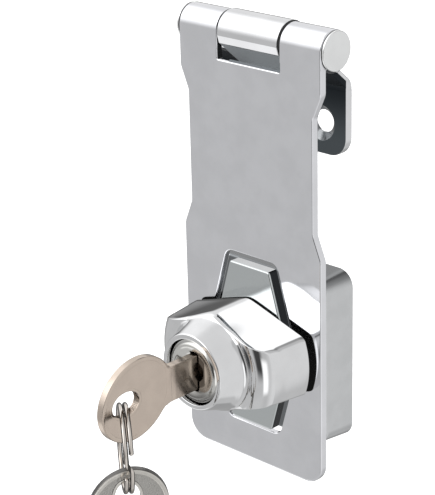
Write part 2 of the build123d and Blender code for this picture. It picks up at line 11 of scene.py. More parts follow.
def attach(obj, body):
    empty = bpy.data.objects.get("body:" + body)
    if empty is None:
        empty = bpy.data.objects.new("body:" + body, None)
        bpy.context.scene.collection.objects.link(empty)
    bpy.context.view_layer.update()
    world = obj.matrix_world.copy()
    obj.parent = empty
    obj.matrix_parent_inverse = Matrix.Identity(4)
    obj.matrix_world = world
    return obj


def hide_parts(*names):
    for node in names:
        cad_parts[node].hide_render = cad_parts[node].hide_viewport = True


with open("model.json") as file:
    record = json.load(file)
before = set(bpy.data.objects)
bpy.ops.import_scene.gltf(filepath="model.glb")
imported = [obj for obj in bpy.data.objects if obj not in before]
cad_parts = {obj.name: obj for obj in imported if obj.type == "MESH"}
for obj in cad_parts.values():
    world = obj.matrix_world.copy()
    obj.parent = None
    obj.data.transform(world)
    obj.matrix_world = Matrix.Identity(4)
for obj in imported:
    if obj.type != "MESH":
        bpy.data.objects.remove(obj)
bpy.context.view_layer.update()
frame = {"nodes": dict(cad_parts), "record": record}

mm = 0.001
# Looks turn what is drawn into the frame. Depth is counted from the wall plane towards the viewer.
frontLook = np.array([[1, 0, 0], [0, 0, -1], [0, 1, 0]], float)    # drawn as (x, z, depth)
sideLook = np.array([[0, 0, 1], [-1, 0, 0], [0, 1, 0]], float)     # drawn as (depth, z, x)
print("frame loaded:", len(frame["nodes"]), "parts")


# Sense of a closed outline, by the sign of its area: 1 where it runs anticlockwise, -1 where clockwise.
def outlineSense(points):
    x, z = points.T
    return 1.0 if np.sum(x * np.roll(z, -1) - z * np.roll(x, -1)) > 0 else -1.0


# A closed outline whose corners are rounded: each corner becomes the arc that touches both of its sides,
# and every point carries the outward normal of its side or arc.
def roundedOutline(corners, radii):
    corners = np.asarray(corners, float)
    before = corners - np.roll(corners, 1, axis=0)
    after = np.roll(corners, -1, axis=0) - corners
    turnSign = outlineSense(corners)
    points, normals = [], []
    for corner, entry, leave, radius in zip(corners, before, after, radii):
        entry = entry / np.linalg.norm(entry)
        leave = leave / np.linalg.norm(leave)
        turn = np.arctan2(entry[0] * leave[1] - entry[1] * leave[0], entry @ leave)
        count = max(2, int(abs(np.degrees(turn)) / 7.0) + 2)    # a point at least every 7 degrees
        headings = np.arctan2(entry[1], entry[0]) + np.linspace(0, turn, count)
        left = np.stack([-np.sin(headings), np.cos(headings)], axis=1)
        trim = radius * tan(abs(turn) / 2)
        side = 1.0 if turn > 0 else -1.0
        centre = corner - entry * trim + side * radius * np.array([-entry[1], entry[0]])
        points.append(centre - side * radius * left)
        normals.append(-left * turnSign)
    return np.concatenate(points), np.concatenate(normals)


# An ellipse: x = a cos t, z = b sin t, with the normal of that curve.
def ovalOutline(centreX, centreZ, halfX, halfZ, count=72):
    t = np.linspace(0, 2 * pi, count, endpoint=False)
    points = np.stack([centreX + halfX * np.cos(t), centreZ + halfZ * np.sin(t)], axis=1)
    normals = np.stack([np.cos(t) / halfX, np.sin(t) / halfZ], axis=1)
    return points, normals / np.linalg.norm(normals, axis=1, keepdims=True)


# A hole's outline is an outline whose solid lies outside it, so its normals point to the middle.
def asHole(outline):
    return outline[0][::-1], -outline[1][::-1]


# A closed outline given by its points: each normal halves the angle between the normals of its two sides.
def tracedOutline(points):
    points = np.asarray(points, float)
    ahead = np.roll(points, -1, axis=0) - points
    ahead = ahead / np.maximum(np.linalg.norm(ahead, axis=1, keepdims=True), 1e-9)    # 0 at a doubled point
    along = ahead + np.roll(ahead, 1, axis=0)
    normals = np.stack([along[:, 1], -along[:, 0]], axis=1) * outlineSense(points)
    return points, normals / np.linalg.norm(normals, axis=1, keepdims=True)


# Direction from a centre to a point, in degrees.
def angleOf(point, centre):
    return np.degrees(atan2(point[1] - centre[1], point[0] - centre[0]))


# Points of an arc between two angles in degrees, spaced by about one step.
def arcPoints(centre, radius, first, last, step):
    count = max(2, int(abs(last - first) / step) + 1)
    t = np.radians(np.linspace(first, last, count))
    return np.stack([centre[0] + radius * np.cos(t), centre[1] + radius * np.sin(t)], axis=1)


# Inset and place of a side wall whose two edges are rounded by quarter circles.
def rolledSide(low, high, rollLow, rollHigh):
    t = np.linspace(0, pi / 2, 6)
    first = np.stack([rollLow * (1 - np.sin(t)), low + rollLow * (1 - np.cos(t))], axis=1)
    last = np.stack([rollHigh * (1 - np.sin(t)), high - rollHigh * (1 - np.cos(t))], axis=1)[::-1]
    return np.concatenate([first, last])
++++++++
_SHORT EXERCISE_
Extract each line of the listing above, copying it word for word.

_ANSWER TO THIS PROBLEM_
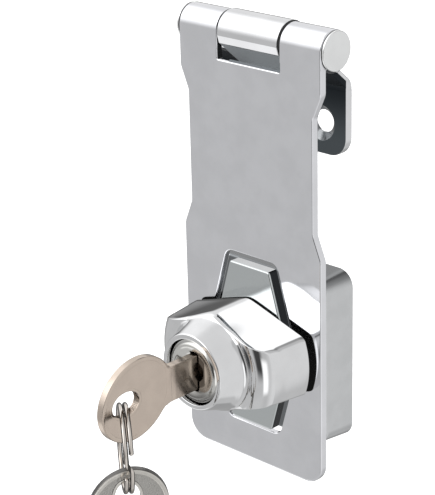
Write part 2 of the build123d and Blender code for this picture. It picks up at line 11 of scene.py. More parts follow.
def attach(obj, body):
    empty = bpy.data.objects.get("body:" + body)
    if empty is None:
        empty = bpy.data.objects.new("body:" + body, None)
        bpy.context.scene.collection.objects.link(empty)
    bpy.context.view_layer.update()
    world = obj.matrix_world.copy()
    obj.parent = empty
    obj.matrix_parent_inverse = Matrix.Identity(4)
    obj.matrix_world = world
    return obj


def hide_parts(*names):
    for node in names:
        cad_parts[node].hide_render = cad_parts[node].hide_viewport = True


with open("model.json") as file:
    record = json.load(file)
before = set(bpy.data.objects)
bpy.ops.import_scene.gltf(filepath="model.glb")
imported = [obj for obj in bpy.data.objects if obj not in before]
cad_parts = {obj.name: obj for obj in imported if obj.type == "MESH"}
for obj in cad_parts.values():
    world = obj.matrix_world.copy()
    obj.parent = None
    obj.data.transform(world)
    obj.matrix_world = Matrix.Identity(4)
for obj in imported:
    if obj.type != "MESH":
        bpy.data.objects.remove(obj)
bpy.context.view_layer.update()
frame = {"nodes": dict(cad_parts), "record": record}

mm = 0.001
# Looks turn what is drawn into the frame. Depth is counted from the wall plane towards the viewer.
frontLook = np.array([[1, 0, 0], [0, 0, -1], [0, 1, 0]], float)    # drawn as (x, z, depth)
sideLook = np.array([[0, 0, 1], [-1, 0, 0], [0, 1, 0]], float)     # drawn as (depth, z, x)
print("frame loaded:", len(frame["nodes"]), "parts")


# Sense of a closed outline, by the sign of its area: 1 where it runs anticlockwise, -1 where clockwise.
def outlineSense(points):
    x, z = points.T
    return 1.0 if np.sum(x * np.roll(z, -1) - z * np.roll(x, -1)) > 0 else -1.0


# A closed outline whose corners are rounded: each corner becomes the arc that touches both of its sides,
# and every point carries the outward normal of its side or arc.
def roundedOutline(corners, radii):
    corners = np.asarray(corners, float)
    before = corners - np.roll(corners, 1, axis=0)
    after = np.roll(corners, -1, axis=0) - corners
    turnSign = outlineSense(corners)
    points, normals = [], []
    for corner, entry, leave, radius in zip(corners, before, after, radii):
        entry = entry / np.linalg.norm(entry)
        leave = leave / np.linalg.norm(leave)
        turn = np.arctan2(entry[0] * leave[1] - entry[1] * leave[0], entry @ leave)
        count = max(2, int(abs(np.degrees(turn)) / 7.0) + 2)    # a point at least every 7 degrees
        headings = np.arctan2(entry[1], entry[0]) + np.linspace(0, turn, count)
        left = np.stack([-np.sin(headings), np.cos(headings)], axis=1)
        trim = radius * tan(abs(turn) / 2)
        side = 1.0 if turn > 0 else -1.0
        centre = corner - entry * trim + side * radius * np.array([-entry[1], entry[0]])
        points.append(centre - side * radius * left)
        normals.append(-left * turnSign)
    return np.concatenate(points), np.concatenate(normals)


# An ellipse: x = a cos t, z = b sin t, with the normal of that curve.
def ovalOutline(centreX, centreZ, halfX, halfZ, count=72):
    t = np.linspace(0, 2 * pi, count, endpoint=False)
    points = np.stack([centreX + halfX * np.cos(t), centreZ + halfZ * np.sin(t)], axis=1)
    normals = np.stack([np.cos(t) / halfX, np.sin(t) / halfZ], axis=1)
    return points, normals / np.linalg.norm(normals, axis=1, keepdims=True)


# A hole's outline is an outline whose solid lies outside it, so its normals point to the middle.
def asHole(outline):
    return outline[0][::-1], -outline[1][::-1]


# A closed outline given by its points: each normal halves the angle between the normals of its two sides.
def tracedOutline(points):
    points = np.asarray(points, float)
    ahead = np.roll(points, -1, axis=0) - points
    ahead = ahead / np.maximum(np.linalg.norm(ahead, axis=1, keepdims=True), 1e-9)    # 0 at a doubled point
    along = ahead + np.roll(ahead, 1, axis=0)
    normals = np.stack([along[:, 1], -along[:, 0]], axis=1) * outlineSense(points)
    return points, normals / np.linalg.norm(normals, axis=1, keepdims=True)


# Direction from a centre to a point, in degrees.
def angleOf(point, centre):
    return np.degrees(atan2(point[1] - centre[1], point[0] - centre[0]))


# Points of an arc between two angles in degrees, spaced by about one step.
def arcPoints(centre, radius, first, last, step):
    count = max(2, int(abs(last - first) / step) + 1)
    t = np.radians(np.linspace(first, last, count))
    return np.stack([centre[0] + radius * np.cos(t), centre[1] + radius * np.sin(t)], axis=1)


# Inset and place of a side wall whose two edges are rounded by quarter circles.
def rolledSide(low, high, rollLow, rollHigh):
    t = np.linspace(0, pi / 2, 6)
    first = np.stack([rollLow * (1 - np.sin(t)), low + rollLow * (1 - np.cos(t))], axis=1)
    last = np.stack([rollHigh * (1 - np.sin(t)), high - rollHigh * (1 - np.cos(t))], axis=1)[::-1]
    return np.concatenate([first, last])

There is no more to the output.